手描きアニメを取り巻く現状に対し、明確な課題意識を持って新たな挑戦に踏み出しているのが、スタジオジブリで長く動画検査を手がけてきた舘野仁美氏である。舘野氏が設立した「ササユリ動画研修所」は、アニメーション制作の技術と知識に関する教育機関。「失われつつある良質な動画の技術・知識・不文律を本来の意味で次世代へ継承 / 発展させること」を課題として掲げ、「作画について新入社員研修が終わった段階、もしくは、個人の動画外注として一人で仕事ができる段階」の人材をアニメ制作現場に送り出すことを目指した後進育成に努めている。これまでのアニメーター育成は職人的であり、言わば徒弟制度に近いものであった。もちろん、技術と知識の継承において一定の機能を果たしてきたが、一方で、制作現場での戦力となるまでに時間を要し、その過程で才気ある若者が道半ばにして業界を離れることも少なくなかった。

ササユリ動画研修所が挑むのは、業界全体が抱える課題に対する一歩踏み込んだ解決法の提示だ。前提となる「アニメーター育成の共通メソッド」をまとめ上げることができたのは、数多くのアニメーターの作画をその目で見てきた舘野氏の経験が大きい。アニメーターが身につけるべき能力を知り尽くしているからこそ、独自の教育カリキュラム整備が可能となったのである。

「2019年にNHKの連続テレビ小説『なつぞら』で、監修兼プロデューサー的立場で制作に携わりました。その後、改めてアニメ業界における人材育成の必要性について思いを巡らせるようになりました。よく言われるように、アニメーターの待遇は昔から決して良いとは言えません。アニメに夢を持って業界に入ってきた若者たちも、その苦しさから離れてしまう。でも、十分な技術と知識を身につければ、活躍できる場所がこの業界にはあります。教える人、教わる人、雇用する会社。その全てが幸せになれるモデルを作ることで、この業界を少しでも良いものにしていきたいですね」という舘野氏の言葉には、長年身を置いたアニメ業界への恩返しという意味合いも含まれているのだろう。

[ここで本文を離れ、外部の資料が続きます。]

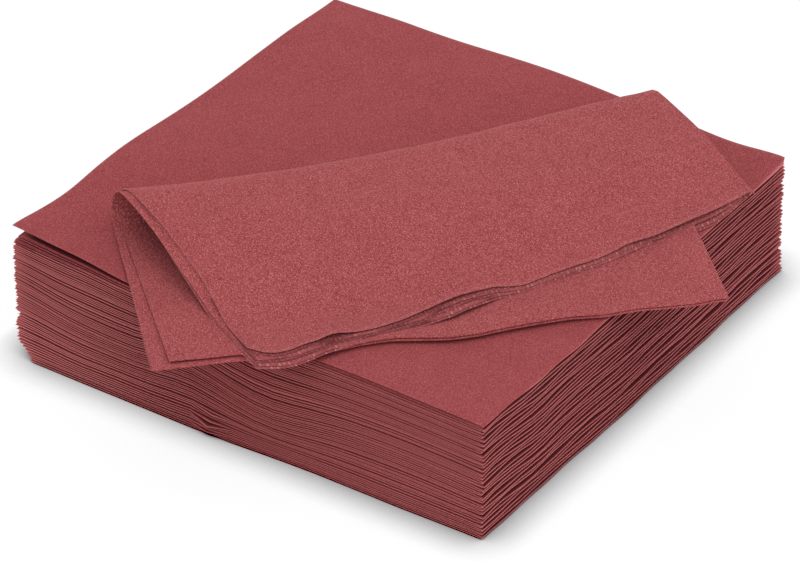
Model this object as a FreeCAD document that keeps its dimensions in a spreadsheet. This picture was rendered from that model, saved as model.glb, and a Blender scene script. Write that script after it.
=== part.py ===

ワコムは、ササユリ動画研修所に対し、デジタルペンやペンタブレットといったデジタルツールを提供する。この協業は、時代の要請という側面が大きい。アニメ制作現場のデジタル化は不可逆的に進んでいる。さらに、制作のデジタル化は「時間」と「距離」の制約からアニメーターを解放する。デジタルツールを駆使することで、制作現場が求める技術・知識を身につけていれば、日本ひいては世界のどこにいてもアニメ制作の最前線で活躍することが可能となるだろう。ササユリ動画研修所との協業は、「道具屋」としてクリエイターを支援するワコムにできる、ひとつの答えである。

巨人の肩の上に乗って遥か遠くを見渡す

ウォルト・ディズニー・スタジオの初期作品を支えた「ナイン・オールドメン」。彼らが中心となって、アニメーションの基本理論とも言える「キャラクターに命を吹き込む12の基本原則」を編み出した。アニメーションはその誕生から1世紀以上を経て、CG技術が入ってきたこともあり、尚もその表現は進化を続けている。しかしながら、心を揺さぶるコンテンツを「人間の脳内イメージを再現したもの」と仮定すれば、現代においても「人が手で描いたものに現れる情感あふれる動き」は感動を与えるものであり続ける。「手描きアニメ」が培ってきたものは作画技術にとどまらず、「人の心が動く表現とはどういうことか?」という、その「秘密」にこそあるのではないだろうか。新たな偉業の達成は、先人が積み重ねた業績を知ることなしには難しい。ササユリ動画研修所の目指す次代への継承の先に、アニメーションの未来を担う新たな才能たちが誕生するかもしれない。